Eurojust assisted throughout the action week, together with the European Border and Coast Guard Agency (Frontex) which deployed officers to 20 airports, assisting in the detection of identity fraud, fake documents and irregular migration.
The Airport Communication Project (AIRCOP), implemented by the United Nations Office on Drugs and Crime (UNODC) in partnership with Interpol and the World Customs Organisation (WCO), also took part in law enforcement activities at airports in Africa and the Middle East.
Representatives from airlines, online travel agencies, payment card companies, the Perseuss fraud intelligence sharing plaform, and IATA worked with experts from Europol’s European Cybercrime Centre (EC3) to identify suspicious transactions and provide confirmation to law enforcement officers deployed in the airports.

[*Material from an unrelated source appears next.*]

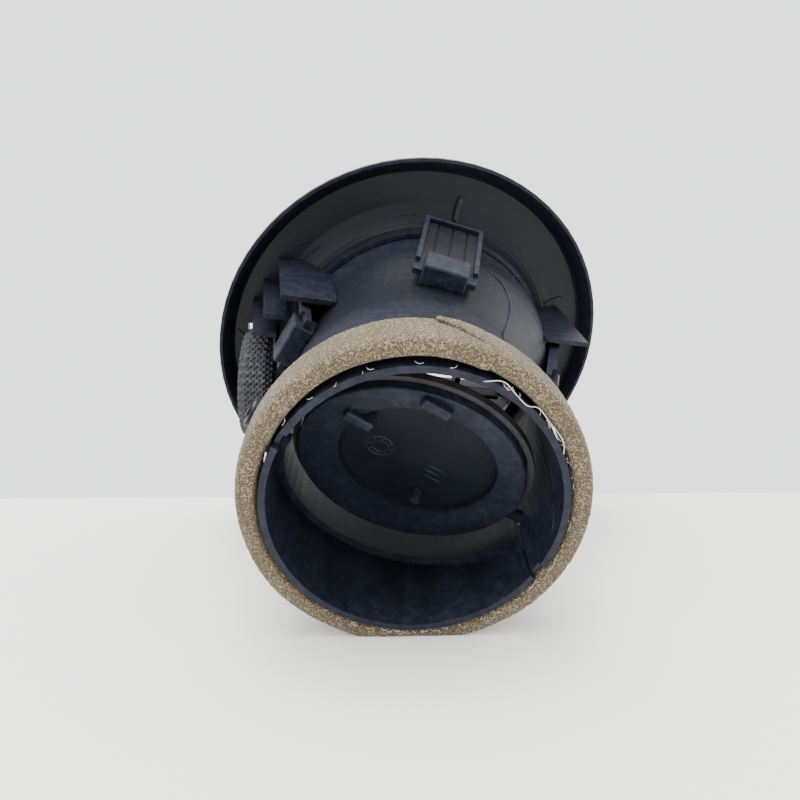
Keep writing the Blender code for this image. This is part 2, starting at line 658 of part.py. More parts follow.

Europol’s executive director, Rob Wainwright said: “Airline ticket fraud poses a range of security issues, and we cannot allow anyone, in particular serious criminals and terrorists, to travel around the world anonymously and to endanger others. This is why Europol, together with its private partners, needs to further extend these global initiatives, allowing for police and the private sector to share information about suspicious online activities to make life as hard as possible for criminals.”
The director for organised and emerging crime at Interpol’s General Secretariat headquarters, Paul Stanfield, said: “Fraudulent online transactions are highly profitable for organised crime, and are often tied to other activities which include cyber crime, illegal immigration, human trafficking and terrorism.
“Global Airport Action Days is therefore an important cross-sector collaborative operation against the transnational organised criminal networks behind fraudulent airline ticket purchases and other criminal activities,” he said.
GAAD is a horizontal and multidisciplinary operation to fight fraudulent online purchases of flight tickets with compromised credit card data, said Europol.
According to the European law enforcement organisation, the public-private partnership concept agreed for this action is the most efficient way of combating online fraud and other serious forms of organised crime, facilitated by ticket fraud, such as illegal immigration, trafficking in human beings, drug trafficking and others.
Crime as a service is a recent trend in all forms of serious organised crime, and has now also appeared in the travel sector, according to Europol.
Law enforcement has targeted fake online travel agencies, specialising in purchasing airline tickets with stolen or fake credit card details for other criminals, providing them a service, Europol said.